IHSG ditutup merosot 0,91% ke posisi 7.505,26. Meski masih bertahan di level psikologis 7.500, tetapi IHSG makin dekati level psikologis 7.400 karena menjelang akhir perdagangan hari ini koreksinya membesar.
Nilai transaksi indeks pada hari ini mencapai sekitar Rp 10 triliun dengan melibatkan 19,8 miliar saham yang berpindah tangan sebanyak 1,2 juta kali. Sebanyak 189 saham terapresiasi, 423 saham terdepresiasi, dan 175 saham stagnan.
Tercatat seluruh sektor bergerak di zona merah pada akhir perdagangan hari ini, dengan sektor transportasi dan konsumer primer menjadi penekan terbesar IHSG yakni mencapai 2,64% dan 2,55%.
Sementara dari sisi saham, emiten bank Himbara raksasa PT Bank Rakyat Indonesia (Persero) Tbk (BBRI) dan emiten konglomerasi Prajogo Pangestu PT Chandra Asri Pacific Tbk (TPIA) menjadi penekan terbesar IHSG pada hari ini yakni masing-masing 14,4 dan 7,4 indeks poin.
IHSG merana di perdagangan akhir pekan ini di tengah lesunya kembali aktivitas manufaktur.
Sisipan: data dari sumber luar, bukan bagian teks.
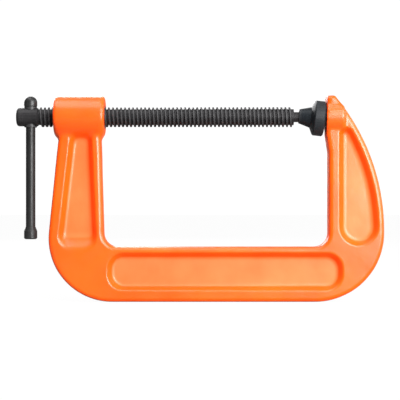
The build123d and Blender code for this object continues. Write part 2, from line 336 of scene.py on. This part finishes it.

Namun, inflasi Indonesia pada Oktober lalu cenderung membaik.
Berdasarkan data dari S&P Global hari ini, Purchasing Managers’ Index (PMI) manufaktur RI pada Oktober lalu kembali kontraksi ke 49,2, tidak berubah dari posisi September lalu. Kontraksi ini memperpanjang masa koreksi manufaktur RI menjadi empat bulan beruntun.
Hal ini menunjukkan bahwa PMI manufaktur Indonesia sudah mengalami kontraksi selama empat bulan beruntun yakni pada Juli (49,3), Agustus (48,9), September (49,2), dan Oktober (49,2).
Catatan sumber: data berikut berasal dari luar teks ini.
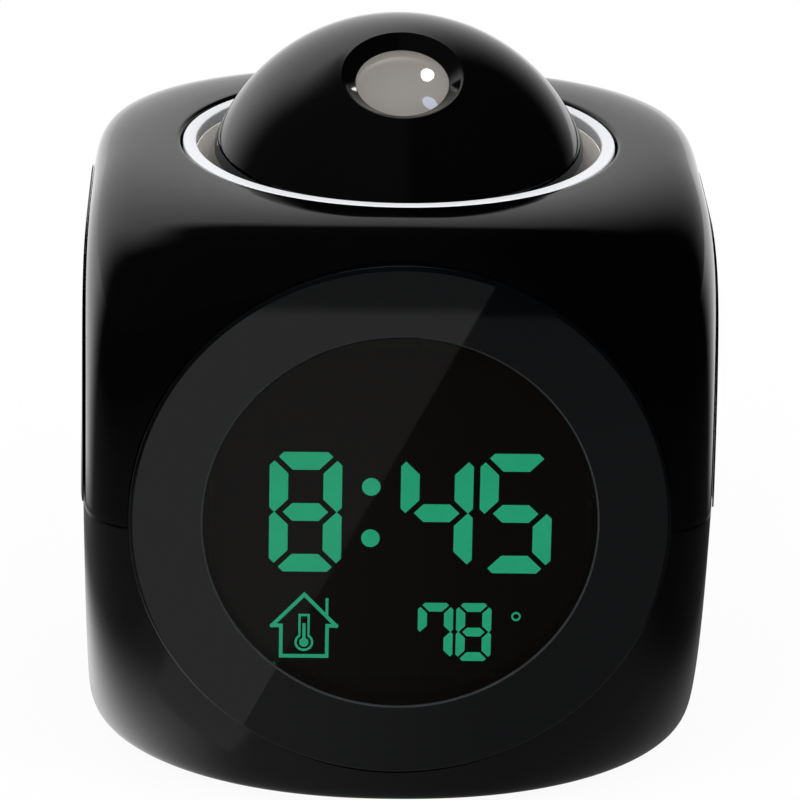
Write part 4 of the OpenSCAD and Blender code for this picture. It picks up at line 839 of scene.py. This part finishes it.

Kontraksi empat bulan beruntun ini mempertegas fakta jika kondisi manufaktur RI kini sangat buruk.
Terakhir kali Indonesia mencatat kontraksi manufaktur selama empat bulan beruntun adalah pada awal pandemi Covid-19 2020 di mana aktivitas ekonomi memang dipaksa berhenti untuk mengurangi penyebaran virus.
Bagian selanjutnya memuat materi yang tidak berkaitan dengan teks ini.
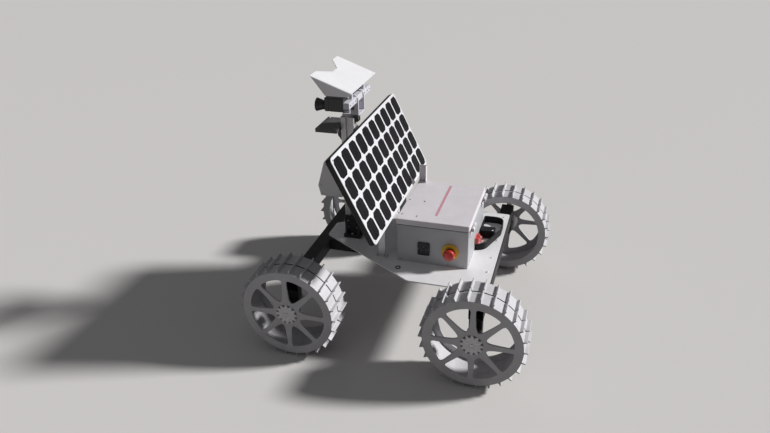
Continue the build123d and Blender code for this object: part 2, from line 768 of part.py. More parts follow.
def cameras():
    """Two camera bodies, each with a lens barrel and a flared, open lens hood."""
    spread = (lens_hood_radius - lens_radius) * math.cos(math.pi / round_sides)
    slope = math.degrees(math.atan(spread / lens_hood_length))
    outline = RegularPolygon(lens_hood_radius, round_sides)
    hollow = RegularPolygon(lens_hood_radius - lens_hood_wall, round_sides)
    flare = extrude(outline, amount=lens_hood_length, taper=slope)
    flare -= extrude(hollow, amount=lens_hood_length - lens_hood_wall, taper=slope)
    mouth = Pos(0, 0, lens_length + lens_hood_length) * Rot(180, 0, 0)
    lens = extrude(RegularPolygon(lens_radius, round_sides), amount=lens_length) + mouth * flare
    for name, side in (("left", 1), ("right", -1)):
        y = side * camera_y
        body = block(camera_rear_x, camera_front_x, y - camera_width / 2, y + camera_width / 2,
                     tilt_z - camera_height / 2, tilt_z + camera_height / 2)
        body = chamfer(body.edges().filter_by(Axis.X), camera_edge)
        save(body + Pos(camera_front_x, y, lens_z) * Rot(0, 90, 0) * lens, f"camera_{name}")


def sun_hood():
    """Sloping sheet with a notched front edge and two side skirts."""
    notch_x = hood_length - hood_notch_depth
    outline = [(0, -hood_half_width), (0, hood_half_width), (hood_length, hood_half_width),
               (hood_length, hood_notch_outer), (notch_x, hood_notch_inner), (notch_x, -hood_notch_inner),
               (hood_length, -hood_notch_outer), (hood_length, -hood_half_width)]
    sheet = extrude(make_face(Polyline(*outline, close=True)), amount=hood_sheet, dir=(0, 0, -1))
    hood = Pos(hood_rear_x, 0, hood_rear_z) * Rot(0, -hood_pitch, 0) * sheet
    front_x = hood_rear_x + hood_length * math.cos(pitch)
    front_z = hood_rear_z + hood_length * math.sin(pitch)
    bottom = tilt_z + skirt_bottom_rise
    skirt = [(hood_rear_x, hood_rear_z), (front_x, front_z), (tilt_x + skirt_front_reach, bottom),
             (tilt_x + skirt_rear_reach, bottom)]
    for side in (1, -1):
        hood += plate_xz(skirt, side * (hood_half_width - hood_sheet), side * hood_half_width)
    save(hood, "sun_hood")


wheels()
drive_units()
chassis()
enclosure()
lid()
controls()
tray()
solar_panel()
panel_posts()
mast()
pan_unit()
camera_bar()
cameras()
sun_hood()
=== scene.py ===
import bpy
import bmesh
import json
import math
import numpy as np
from mathutils import Matrix, Vector

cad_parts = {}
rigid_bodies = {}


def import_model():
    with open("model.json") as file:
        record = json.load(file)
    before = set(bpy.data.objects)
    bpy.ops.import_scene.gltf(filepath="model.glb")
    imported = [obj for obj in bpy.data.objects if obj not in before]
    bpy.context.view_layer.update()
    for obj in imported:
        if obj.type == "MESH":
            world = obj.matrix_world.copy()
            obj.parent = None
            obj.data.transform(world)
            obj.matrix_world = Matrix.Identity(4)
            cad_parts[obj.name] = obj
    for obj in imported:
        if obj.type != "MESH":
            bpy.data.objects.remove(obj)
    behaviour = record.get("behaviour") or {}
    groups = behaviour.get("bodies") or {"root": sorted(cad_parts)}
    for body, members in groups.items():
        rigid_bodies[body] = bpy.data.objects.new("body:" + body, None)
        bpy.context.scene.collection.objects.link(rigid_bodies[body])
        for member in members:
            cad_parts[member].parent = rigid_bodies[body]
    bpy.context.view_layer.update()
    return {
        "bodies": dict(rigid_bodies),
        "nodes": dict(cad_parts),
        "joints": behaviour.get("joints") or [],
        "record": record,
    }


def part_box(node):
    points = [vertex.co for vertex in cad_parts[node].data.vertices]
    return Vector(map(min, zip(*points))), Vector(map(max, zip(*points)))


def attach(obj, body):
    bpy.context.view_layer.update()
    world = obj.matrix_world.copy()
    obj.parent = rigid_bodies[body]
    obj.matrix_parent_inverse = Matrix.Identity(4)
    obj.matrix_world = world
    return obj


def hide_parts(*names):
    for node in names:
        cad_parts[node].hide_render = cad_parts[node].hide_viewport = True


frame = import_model()
nodes = frame["nodes"]
mm = 0.001
print("frame loaded:", len(nodes), "CAD nodes")


# the panel leans forward: its own directions are used by its pieces and by the lines on its cells
panelLean = math.radians(26.0)
panelUp = np.array([math.sin(panelLean), 0, math.cos(panelLean)])
panelFace = np.array([-math.cos(panelLean), 0, math.sin(panelLean)])


# small tools for node trees

# adds a node, sets its own options, then fills its inputs with plain values or links
def wire(tree, kind, options=None, inputs=None):
    node = tree.nodes.new(kind)
    for key, value in (options or {}).items():
        setattr(node, key, value)
    for key, value in (inputs or {}).items():
        if isinstance(value, bpy.types.NodeSocket):
            tree.links.new(value, node.inputs[key])
        else:
            node.inputs[key].default_value = value
    return node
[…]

Kontraksi PMI Manufaktur selama empat bulan beruntun pada Juli-Oktober 2024 juga menjadi awal berat bagi Presiden Prabowo Subianto yang baru dilantik pada 20 Oktober.
PMI menggunakan angka 50 sebagai titik mula. Jika di atas 50, maka artinya dunia usaha sedang dalam fase ekspansi. Sementara di bawah itu artinya kontraksi.
S&P menjelaskan manufaktur Indonesia mengalami penurunan marginal dan tidak berubah angkanya karena melemahnya output, pesanan baru, dan tambahan lapangan pekerjaan. Kondisi ini mencerminkan lesunya pasar manufaktur serta tenaga kerja.
“Manufaktur Indonesia terus menunjukkan kinerja yang lesu pada Oktober, dengan produksi, pesanan baru, dan lapangan pekerjaan semuanya mengalami penurunan marginal sejak September,” tutur Paul Smith, Direktur Ekonomi di S&P Global Market Intelligence, dalam website resminya.
Sementara itu, Badan Pusat Statistik (BPS) melaporkan Indeks Harga Konsumen (IHK) Indonesia mengalami inflasi 0,08% (month-to-month/mtm) pada Oktober 2024. Inflasi ini terjadi setelah IHK tercatat deflasi selama lima bulan beruntun.
Adapun, inflasi secara tahunan (year-on-year/yoy) sebesar 1,71% dan inflasi kalender (year-to-date/YTD) sebesar 0,82%.
Plt. Kepala BPS, Amalia A. Widyasanti mengungkapkan inflasi Oktober 2024 mengakhiri deflasi selama lima bulan beruntun.
“Kelompok pengeluaran penyumbang inflasi terbesar perawatan pribadi dan jasa lainnya inflasi 0,94% dan memberi andil inflasi 0,06%,” kata Amalia, Jumat (1/11/2024).
Inflasi ini sesuai dengan konsensus pasar yang dihimpun CNBC Indonesia dari 15 institusi. Konsensus pasar memperkirakan IHK Oktober 2024 mengalami inflasi tipis sebesar 0,03%. Inflasi dipicu oleh kenaikan bahan pangan.